A private company like Craigslist and to some degree, Etsy doesn't have the growth demands that a public company has. Investors often drive the ship. For public companies it is all about the combination of Top Line and Bottom-line growth.

Look at Amazon's and eBay's share prices. eBay makes a ton more money than Amazon does, but Amazon is the growth story and the share price reflects it.

eBay wants to grow it's Marketplace business and they need to split things up in order to do that.

permacrisis said...

I take umbrage to the suggestion that if you do what you do for love, just give up and quit.

We are still here. We are bruised, bloody, and bowed, but not dead.

Randy Smythe said...

I would never suggest quiting what you love... just that the ecommerce world has changed and things won't be the same.

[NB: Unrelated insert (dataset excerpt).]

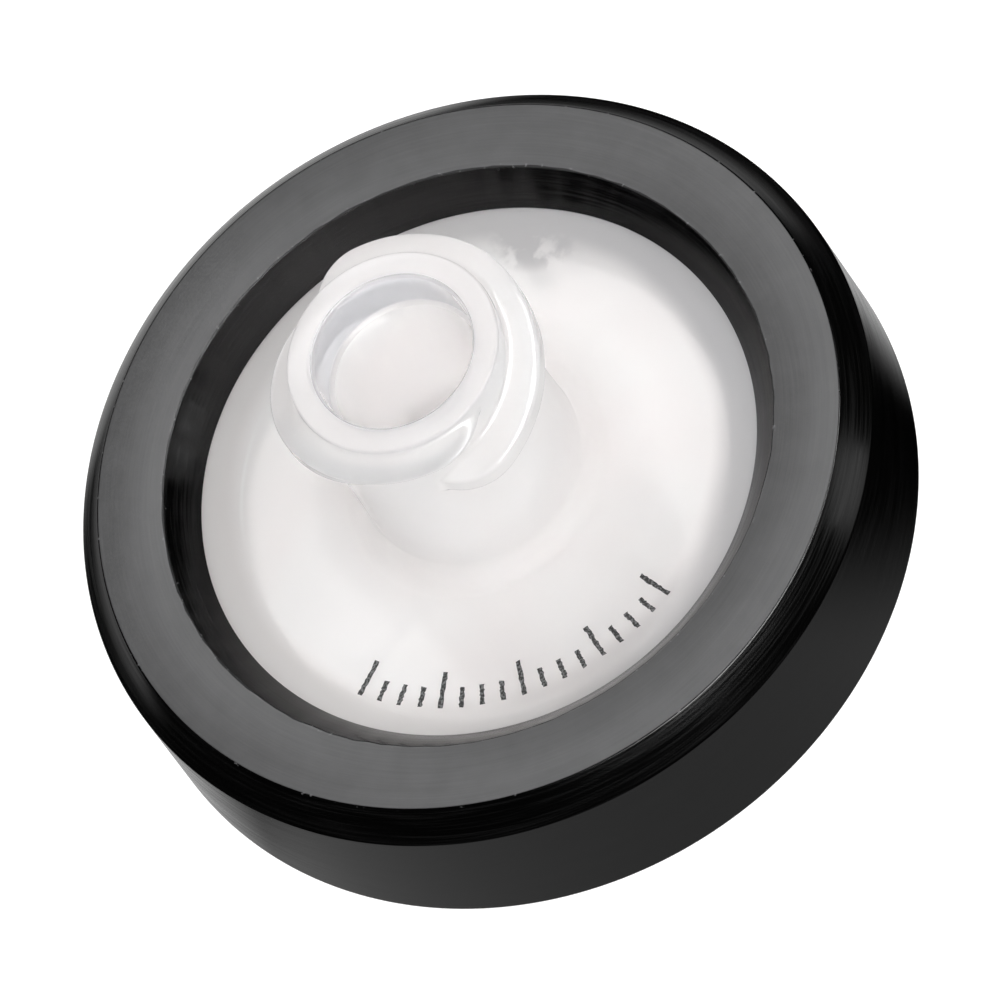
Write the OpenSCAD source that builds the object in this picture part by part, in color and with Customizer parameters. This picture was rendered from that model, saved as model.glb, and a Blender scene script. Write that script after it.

I loved selling DVD's but I loved making money more. I quit when my model no longer worked for me, rather than re-organize and try a new model that I wasn't in love with.

I don't like banging my head against the wall...

Anonymous said...

In Regards to #7 Stop looking at Marketplaces as customer acquisition tools.

Is this possibly what happened with you?

No, I am referring to a full color sales flyer that comes packaged in the box with the product, not the Great Email Blast that I get from buy.com about your product.

I do love to receive the Blast, but get irritated every time I see the advertisement that comes in the package, as Buy.com has recently been on a rampage to make sure that their sellers do not include anything anywhere that references or directs customers back to the sellers site.


"but I do know we follow the rules of each marketplace we sell on."

I have always assumed that buy.com had a special "Diamond" agreement that overrides the ebay rule about including advertisement for the buy.com site for there ebay sales, if not then your statement is incorrect.

Randy Smythe said...

Annonymous,

I don't recall an eBay rule against package inserts. I think most everybody does that with their packages.

I haven't sold on eBay in years so maybe I am mistaken but when I was selling there was no specific prohibition against including inserts in the packaging.